Oleh JANNES EUDES WAWA
Tidak seorang pun di Indonesia yang meragukan tentang keindahan panorama alam di Provinsi Nusa Tenggara Timur. Keunggulan wilayah ini tidak semata-mata biawak raksasa Komodo, danau tiga warna Kelimutu atau Pulau Padar yang menawan. Masih banyak obyek lain baik alam maupun keunikan tradisi masyarakat yang selalu menjadi daya tarik yang besar bagi wisatawan nusantara dan mancanegara. Namun menjual potensi alam perlu dengan kerja kreatif dan inovatif.
Selama 15 tahun terakhir, pariwisata di Nusa Tenggara Timur berkembang pesat. Jumlah kunjungan wisatawan pada tahun 2010, misalnya, hanya 148.673 orang, tetapi pada, tahun 2024 mencapai 1,5 juta orang atau meningkat sekitar 900 persen.
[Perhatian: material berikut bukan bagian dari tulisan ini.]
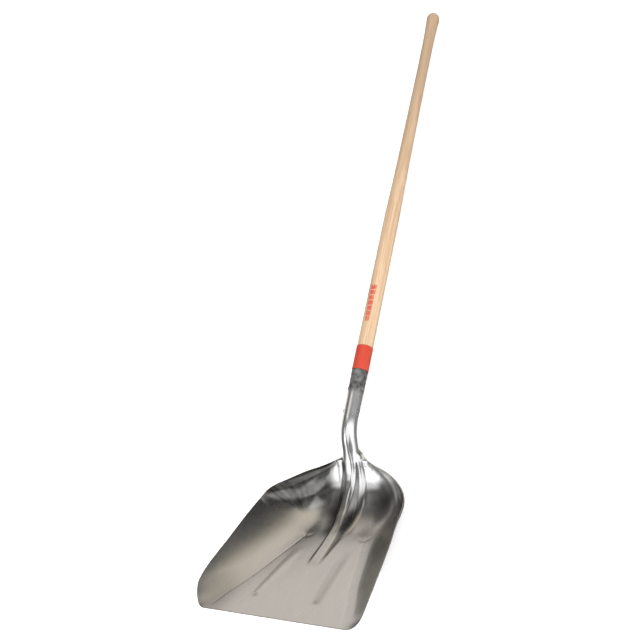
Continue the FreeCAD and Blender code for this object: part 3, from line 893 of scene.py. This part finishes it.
def make_backdrop():
    """A plain round wall far behind the tool, which lights nothing and casts no shadow."""
    radius, height, count = 14.0, 9.0, 96
    ring = []
    for z in (FLOOR_LEVEL, height):
        for i in range(count):
            turn = 2.0 * math.pi * i / count
            ring.append((radius * math.cos(turn), radius * math.sin(turn), z))
    faces = grid_faces(2, count, closed=True)
    wall = studio_piece("backdrop", ring, faces, backdrop_paint())
    wall.visible_diffuse = False
    wall.visible_shadow = False


def make_light(name, kind, azimuth, elevation, power):
    """A light in this direction from the scoop, in degrees, which the metal doesn't mirror."""
    scoop = Vector((0.0, -0.55, 0.08))
    distance = 3.0
    a, e = math.radians(azimuth), math.radians(elevation)
    away = Vector((math.cos(e) * math.cos(a), math.cos(e) * math.sin(a), math.sin(e)))
    data = bpy.data.lights.new(name, kind)
    data.energy = power
    light = bpy.data.objects.new(name, data)
    light.visible_glossy = False
    turn = away.to_track_quat("Z", "Y").to_matrix().to_4x4()
    light.matrix_world = Matrix.Translation(scoop + away * distance) @ turn
    bpy.context.scene.collection.objects.link(light)
    return data


def make_lights():
    """An even light from a broad part of the sky, and one large soft panel."""
    sky = make_light("soft_sky", "SUN", -25.0, 60.0, 4.2)
    sky.angle = math.radians(60.0)
    key = make_light("key", "AREA", -15.0, 42.0, 20.0)
    key.size = 3.0


# Soft lights and dark flags around the studio, by direction in degrees, with azimuth 0 along
# +X and 90 along +Y: middle and half size of the azimuth, the same of the elevation, softness,
# and colour. A later one covers the earlier ones.
STUDIO = [
    ((-60.0, 76.0), (77.0, 14.0), 8.0, (1.0, 1.0, 1.0)),
    ((118.0, 26.0), (70.0, 12.0), 8.0, (1.0, 1.0, 1.0)),
    ((-48.0, 26.0), (56.0, 10.0), 8.0, (1.0, 1.0, 1.0)),
    ((-163.0, 6.0), (53.0, 8.0), 6.0, (0.9, 0.9, 0.92)),
    ((90.0, 35.0), (30.0, 26.0), 11.0, (0.76, 0.70, 0.60)),
    ((127.0, 46.0), (-10.0, 24.0), 8.0, (0.84, 0.79, 0.745)),
    ((156.0, 24.0), (29.0, 16.0), 9.0, (0.09, 0.086, 0.084)),
    ((25.0, 15.0), (-2.0, 20.0), 10.0, (0.09, 0.086, 0.082)),
    ((-138.0, 17.0), (44.0, 14.0), 9.0, (1.4, 1.4, 1.4)),
    ((-6.0, 18.0), (22.0, 42.0), 8.0, (1.1, 1.1, 1.12)),
    ((-8.0, 12.0), (-32.0, 20.0), 9.0, (1.0, 1.0, 1.0)),
]
STUDIO_GREY = (0.20, 0.20, 0.195)


def make_world():
    """A grey studio with its soft lights and dark flags, as seen in reflections."""
    world = bpy.data.worlds.new("studio")
    world.use_nodes = True
    n = Nodes.over(world.node_tree)
    direction = n.add("ShaderNodeTexCoord").outputs["Generated"]
    x, y, z = n.add("ShaderNodeSeparateXYZ", {"Vector": direction}).outputs
    azimuth = n.math("ARCTAN2", y, x)
    elevation = n.math("ARCSINE", z)
    clutter = n.noise(direction, 5.0, 3.0, 0.6)
    dark, pale = (tuple(share * value for value in STUDIO_GREY) for share in (0.6, 1.5))
    colour = n.mix(n.smooth(clutter, 0.35, 0.65), dark, pale)
    for (a, a_half), (e, e_half), soft, shade in STUDIO:
        a, a_half, e, e_half, soft = (math.radians(v) for v in (a, a_half, e, e_half, soft))
        off = n.math("ARCCOSINE", n.math("COSINE", n.math("SUBTRACT", azimuth, a)))
        sideways = n.smooth(off, a_half + soft, a_half - soft)
        off = n.math("ABSOLUTE", n.math("SUBTRACT", elevation, e))
        upright = n.smooth(off, e_half + soft, e_half - soft)
        colour = n.mix(n.math("MULTIPLY", sideways, upright), colour, shade)
    n.put(world.node_tree.nodes["Background"].inputs["Color"], colour)
    bpy.context.scene.world = world


# ---------------------------------------------------------------- the scene
bpy.context.scene.view_settings.view_transform = "Standard"
make_camera()
make_world()
make_floor()
make_backdrop()
make_lights()

make_blade(aluminium())
make_handle(ash())
make_band(red_plastic())
steel = rivet_steel()
for node in ("upper_rivet", "lower_rivet", "rivet_washers"):
    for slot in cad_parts[node].material_slots:
        slot.material = steel
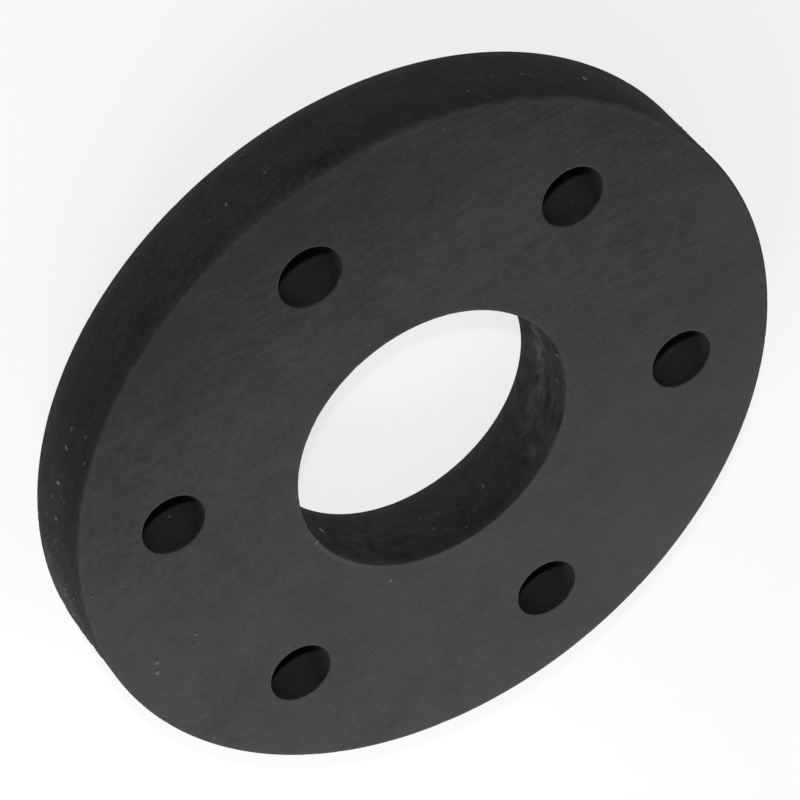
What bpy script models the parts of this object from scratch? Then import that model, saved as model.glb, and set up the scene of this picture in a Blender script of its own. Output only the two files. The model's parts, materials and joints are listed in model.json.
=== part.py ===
"""Rubber coupling disc: a thick flat ring moulded in rubber, with a bore and a ring of pin holes."""

from math import cos, pi, radians, sin

import bmesh
import bpy
from mathutils import Matrix, Vector

# Driving sizes, in metres
OUTER_DIAMETER = 0.170
BORE_DIAMETER = 0.066
THICKNESS = 0.0197
PIN_HOLE_DIAMETER = 0.0146
# rubber left between a pin hole and the rim
RIM_LAND = 0.015
RIM_EDGE_RADIUS = 0.0006
OPENING_EDGE_RADIUS = 0.0003
# the fine ridge where the mould's halves met, at half thickness on every wall
MOULD_LINE_HEIGHT = 0.00012
MOULD_LINE_WIDTH = 0.0005

# Driving pattern: the pin holes, counted round from the first, which lies at this angle from +X
PIN_HOLE_COUNT = 6
FIRST_HOLE_ANGLE = radians(30)

# Worked-out sizes
PIN_CIRCLE_RADIUS = OUTER_DIAMETER / 2 - RIM_LAND - PIN_HOLE_DIAMETER / 2

# Facets round each wall, and over the quarter round of each edge
RIM_FACETS = 144
BORE_FACETS = 84
PIN_HOLE_FACETS = 32
EDGE_FACETS = 2

# Which way the rubber lies from a wall, along the radius
INSIDE_THE_WALL = -1
OUTSIDE_THE_WALL = 1

# Vertices this near to a face's height are on that face
SAME_HEIGHT = 0.00001

RUBBER_COLOUR = (0.040, 0.041, 0.042, 1.0)
RUBBER_ROUGHNESS = 0.62


def clear_scene():
    """Start from an empty scene."""
    for old in list(bpy.data.objects):
        bpy.data.objects.remove(old)


def black_rubber():
    """Matt black rubber for the whole disc."""
    material = bpy.data.materials.new("black_rubber")
    material.use_nodes = True
    shader = material.node_tree.nodes["Principled BSDF"]
    shader.inputs["Base Color"].default_value = RUBBER_COLOUR
    shader.inputs["Roughness"].default_value = RUBBER_ROUGHNESS
    shader.inputs["Metallic"].default_value = 0.0
    material.diffuse_color = RUBBER_COLOUR
    return material


def wall_section(radius, rubber_side, edge_radius):
    """A wall's section from the lower face to the upper, as (distance from its axis, height)."""
    lower = []
    for step in range(EDGE_FACETS + 1):
        turn = pi / 2 * step / EDGE_FACETS
        reach = rubber_side * edge_radius * (1 - sin(turn))
        lower.append((radius + reach, edge_radius * (1 - cos(turn))))
    lower.append((radius, (THICKNESS - MOULD_LINE_WIDTH) / 2))
    mould_line = (radius - rubber_side * MOULD_LINE_HEIGHT, THICKNESS / 2)
    upper = [(distance, THICKNESS - height) for distance, height in reversed(lower)]
    return [*lower, mould_line, *upper]


def turn_wall(disc, centre, section, facets):
    """Spin a wall's section once round the upright axis through its centre."""
    points = [disc.verts.new(centre + Vector((distance, 0, height))) for distance, height in section]
    chain = [disc.edges.new(pair) for pair in zip(points, points[1:])]
    bmesh.ops.spin(
        disc,
        geom=points + chain,
        cent=centre,
        axis=(0, 0, 1),
        angle=2 * pi,
        steps=facets,
        use_merge=True,
    )


def pin_hole_centres():
    """The pin holes' centres, evenly round the pin circle."""
    first = Vector((PIN_CIRCLE_RADIUS, 0, 0))
    for hole in range(PIN_HOLE_COUNT):
        turn = FIRST_HOLE_ANGLE + 2 * pi * hole / PIN_HOLE_COUNT
        yield Matrix.Rotation(turn, 3, "Z") @ first


def fill_face(disc, height):
    """Close the flat face at one height, between the rim and the edges of the openings."""
    outline = [
        edge
        for edge in disc.edges
        if edge.is_boundary and all(abs(vert.co.z - height) < SAME_HEIGHT for vert in edge.verts)
    ]
    bmesh.ops.triangle_fill(disc, edges=outline, use_beauty=True)


def coupling_disc():
    """The disc: turned rim, bore and pin holes, joined by its two flat faces."""
    disc = bmesh.new()
    axis = Vector((0, 0, 0))
    rim = wall_section(OUTER_DIAMETER / 2, INSIDE_THE_WALL, RIM_EDGE_RADIUS)
    bore = wall_section(BORE_DIAMETER / 2, OUTSIDE_THE_WALL, OPENING_EDGE_RADIUS)
    pin_hole = wall_section(PIN_HOLE_DIAMETER / 2, OUTSIDE_THE_WALL, OPENING_EDGE_RADIUS)
    turn_wall(disc, axis, rim, RIM_FACETS)
    turn_wall(disc, axis, bore, BORE_FACETS)
    for centre in pin_hole_centres():
        turn_wall(disc, centre, pin_hole, PIN_HOLE_FACETS)
    fill_face(disc, 0)
    fill_face(disc, THICKNESS)
    bmesh.ops.recalc_face_normals(disc, faces=disc.faces)

    mesh = bpy.data.meshes.new("coupling_disc")
    disc.to_mesh(mesh)
    disc.free()
    mesh.materials.append(black_rubber())
    mesh.shade_smooth()
    mesh.set_sharp_from_angle(angle=radians(35))
    result = bpy.data.objects.new("coupling_disc", mesh)
    bpy.context.scene.collection.objects.link(result)
    return result


def main():
    clear_scene()
    coupling_disc()


main()
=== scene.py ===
"""Rubber coupling disc: the moulded, handled rubber of the disc and the studio it is seen in."""

import json
import random
from collections import namedtuple
from math import atan2, cos, exp, hypot, pi, radians, sin, tau

import bmesh
import bpy
from mathutils import Matrix, Vector, noise


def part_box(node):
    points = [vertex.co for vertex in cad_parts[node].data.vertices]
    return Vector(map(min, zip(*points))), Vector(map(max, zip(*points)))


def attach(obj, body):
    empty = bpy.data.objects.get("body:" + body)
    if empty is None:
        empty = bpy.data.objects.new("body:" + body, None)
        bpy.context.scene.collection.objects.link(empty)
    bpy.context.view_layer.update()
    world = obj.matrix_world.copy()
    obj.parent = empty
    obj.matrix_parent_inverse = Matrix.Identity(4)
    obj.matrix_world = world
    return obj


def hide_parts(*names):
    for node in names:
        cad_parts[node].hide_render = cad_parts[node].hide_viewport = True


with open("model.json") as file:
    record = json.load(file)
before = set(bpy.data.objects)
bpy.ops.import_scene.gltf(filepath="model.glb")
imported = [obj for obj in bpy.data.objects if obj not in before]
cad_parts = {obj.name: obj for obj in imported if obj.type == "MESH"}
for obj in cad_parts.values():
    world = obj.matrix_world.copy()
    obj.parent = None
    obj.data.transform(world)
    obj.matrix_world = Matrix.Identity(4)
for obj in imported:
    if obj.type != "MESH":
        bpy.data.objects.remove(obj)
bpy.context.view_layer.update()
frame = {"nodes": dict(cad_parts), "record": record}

bl_info = {
    "name": "Rubber Coupling Disc",
    "version": (1, 0, 0),
    "blender": (4, 5, 0),
    "location": "View3D > Sidebar > Coupling Disc",
    "description": "Models the moulded rubber disc of a pin coupling and sets its studio",
    "category": "Add Mesh",
}

NODE = "coupling_disc"
BODY = "root"

MM = 0.001

# What the frame says of the disc
CAD_DISC = frame["nodes"][NODE]
LOWER_FACE, UPPER_FACE = (corner.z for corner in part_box(NODE))
THICKNESS = UPPER_FACE - LOWER_FACE
MID_HEIGHT = (UPPER_FACE + LOWER_FACE) / 2
PIN_HOLE_CENTRES = [
    Vector(opening["box_m"][0]).lerp(Vector(opening["box_m"][1]), 0.5).xy.to_3d()
    for opening in frame["record"]["physics"]["openings"]
    if opening["name"].startswith("pin_hole") and "along" not in opening["name"]
]
DISC_AXIS = Vector((0, 0, 0))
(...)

Seekor Komodo sedang menguap di Pulau Komodo. Foto: Arsip Jelajah Sport
Kenaikan kunjungan yang sangat signifikan terjadi setelah Yayasan New7Wonders menyatakan Pulau Komodo dan Taman Nasional Komodo di Flores menjadi salah satu dari tujuh keajaiban dunia baru pada tahun 2012. Keputusan tersebut melalui pemilihan (voting) dan klarifikasi yang melibatkan jutaan pemilih dari seluruh dunia.
Sejak itu, mata dan hati warga dunia langsung tertuju ke Komodo. Pemerintah pusat pun tidak tinggal diam. Mereka melakukan sejumlah terobosan untuk membenahi Labuan Bajo sebagai pintu masuk Komodo baik infrastruktur dasar, seperti perbaikan jalan raya, penataan kota, pembangunan landas pacu dan terminal penumpang bandar udara Komodo, pembenahan pelabuhan maupun kebijakan lain yang mendorong investasi swasta.
Bahkan, pemerintah pusat juga menjadikan Labuan Bajo sebagai satu-satunya kota di luar Bali dan Jakarta sebagai tempat penyelenggaraan Konferensi Tingkat Tinggi negara-negara Asia Tenggara ke-42 tahun 2023. Kegiatan itu memberikan dampak yang besar bagi pariwisata dan ekonomi di Labuan Bajo pada khususnya dan Provinsi Nusa Tenggara Timur pada umumnya. Bahkan, adanya ASEAN Summit telah menguatkan posisi Labuan Bajo sebagai destinasi wisata kelas dunia.
Hasilnya bukan semata-mata meningkatkan kunjungan wisatawan, melainkan juga maraknya investasi yang cukup signifikan di Labuan Bajo. Investasi yang paling nyata adalah hadir hotel-hotel berbintang tiga, bintang empat, bahkan bintang lima di wilayah Flores barat tersebut. Penyediaan kapal phinisi untuk melayani wisatawan juga kian banyak.
Kerja Kreatif dan Langkah Inovatif
Gubernur Nusa Tenggara Timur Melkiades Laka Lena tidak mau terlena dengan adanya peningkatan jumlah kunjungan wisatawan itu. Bagi dia, potensi yang dimiliki NTT saat ini seharusnya mampu menarik wisatawan yang lebih banyak lagi. Namun demikian, keinginan tersebut membutuhkan kerja kreatif dan langkah-langkah inovatif.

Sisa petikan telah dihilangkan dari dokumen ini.